What's the difference between rigor and rigorousness?
Which should I use in the following?
Rigorousness and clarity are not synonymous in pedagogy.
Answer
The relationship between rigor and rigorousness is that rigor is similar in meaning to “severity” or “strictness”, but rigorousness is primarily “the abstract property of having to do with, or being inclined to, rigor”. As for which is best in your sentence, it simply comes down to which one you mean.
The suffixes -ous and -ness are productive, meaning they are used by English speakers as part of habits or “rules” for producing new words. These compound words, in the ears of English speakers, will generally mean what the individual parts mean.

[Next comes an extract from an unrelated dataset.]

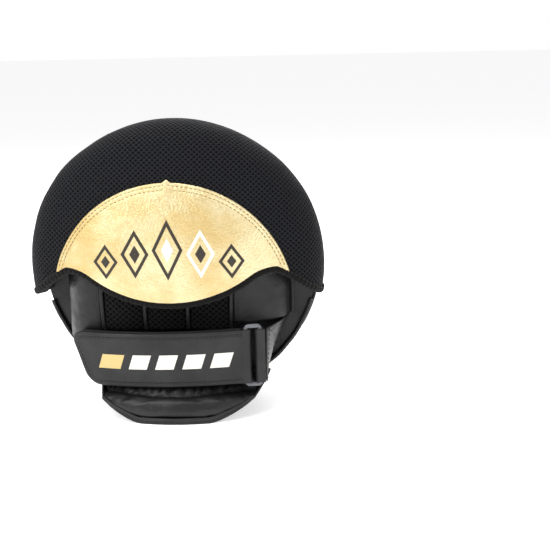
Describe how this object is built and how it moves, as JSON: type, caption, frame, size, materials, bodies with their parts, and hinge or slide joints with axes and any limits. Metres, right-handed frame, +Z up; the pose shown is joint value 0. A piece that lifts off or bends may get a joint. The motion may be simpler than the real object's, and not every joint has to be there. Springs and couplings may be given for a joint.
{
  "type": "focus mitt",
  "caption": "Round padded striking mitt with a dished target face, laced side wall, hooded hand pocket, hook-and-loop wrist strap and padded cuff.",
  "frame": {"origin": "centre of the footprint box on the ground, where the mitt stands on its cuff and laced edge", "axes": "+Z up; +Y out of the striking face; +X to the right when the hooded back is looked at"},
  "size_m": [0.231, 0.11, 0.2286],
  "materials": {
    "gold_leather": "satin",
    "black_leather": "satin",
    "black_print": "satin",
    "white_print": "satin",
    "spacer_mesh": "matte",
    "binding_tape": "matte",
    "lining_cloth": "matte",
    "foam": "matte",
    "fibre_board": "matte",
    "lace_cord": "satin",
    "grey_plastic": "satin",
    "touch_pile": "matte"
  },
  "bodies": {
    "pad": {"back_panel": "black_leather", "backing_board": "fibre_board", "core_foam": "foam", "face_panel": "gold_leather", "face_welt": "binding_tape", "hood_badge": "gold_leather", "hood_lining": "lining_cloth", "hood_mesh": "spacer_mesh", "hood_padding": "foam", "hood_tape": "binding_tape", "impact_foam": "foam", "knuckle_mesh_left": "spacer_mesh", "knuckle_mesh_middle": "spacer_mesh", "knuckle_mesh_right": "spacer_mesh", "lace": "lace_cord", "lacing_tongue": "black_leather", "loop_pile": "touch_pile", "palm_ball_cover": "black_leather", "palm_ball_foam": "foam", "rear_roll": "black_leather", "rib_1": "black_leather", "rib_2": "black_leather", "rib_3": "black_leather", "rib_4": "black_leather", "ring_tab": "black_leather", "side_edging": "black_leather", "side_panel": "black_leather", "strap_anchor": "black_leather", "strap_base": "black_leather", "tab_loop": "black_leather", "target_bullseye": "black_print", "target_ring_inner": "white_print", "target_ring_middle": "white_print", "target_ring_outer": "white_print", "thumb_sleeve": "black_leather", "wall_lower": "black_leather", "wall_upper": "black_leather"},
    "ring": {"strap_ring": "grey_plastic"},
    "flap": {"strap_flap": "black_leather", "strap_turn": "black_leather", "hook_pile": "touch_pile"},
    "cuff": {"cuff_shell": "black_leather", "cuff_cushion": "black_leather", "cuff_foam": "foam", "cuff_flange": "black_leather"}
  },
  "joints": [
    {"name": "ring_swing", "type": "hinge", "parent": "pad", "child": "ring", "pos_m": [0.06647, -0.03078, 0.049], "axis": [0, 0, 1], "range_deg": [0, 30]},
    {"name": "flap_peel", "type": "hinge", "parent": "ring", "child": "flap", "pos_m": [0.056, -0.033, 0.049], "axis": [0, 0, 1], "range_deg": [0, 120]},
    {"name": "cuff_flex", "type": "hinge", "parent": "pad", "child": "cuff", "pos_m": [0, 0.013, 0.004], "axis": [1, 0, 0], "range_deg": [0, 25]}
  ]
}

The suffix -ous takes a noun X and creates an adjective X-ous which stands for “having X”, “full of X”, “having to do with X”, “doing X”, or “inclined to X”.¹
- avarice → avaricious (having/full of/having to do with/doing/inclined to avarice)
- beauty → beauteous (having/full of/having to do with/doing/inclined to beauty)
- cancer → cancerous (having/full of/having to do with/doing/inclined to cancer)
The suffix -ness can take an adjective Y and create a noun Y-ness which stands for the abstract action, quality, or state which Y has to do with.² You can think of this as converting a description of something to a property which it possesses.
- ripe → ripeness (abstract action, quality, or state property from ripe)
- strange → strangeness (abstract action, quality, or state property from strange)
- tight → tightness (abstract action, quality, or state property from tight)
As you might expect, then, when these productive suffixes are used together with a noun Z, the resulting compound Z-ous-ness will mean “the abstract action, quality or state of having/being full of/having to do with/doing/being inclined to Z”. You can think of this as converting a thing to an abstract property having to do with such a thing.
- mystery → mysteriousness (the abstract property of having to do with a mystery)
- number → numerousness (the abstract property of having a number)
- odor → odorousness (the abstract property of having an odor)
Because these habits or “rules” of new word production are instilled into the minds of English speakers, they will find it possible to make sense of words which are invented using this method, even when the combinations have never been seen before.
- santorum → santorumousness (the abstract property of having to do with santorum)
Such habits or “rules” are not, of course, the whole story. Once a new word is coined by compounding with suffixes and becomes a popular word, it is tossed and buffeted by the same social forces which cause all words to evolve in meaning. The compound may acquire unique connotations which do not wholly apply to its parts. A good dictionary will provide this information.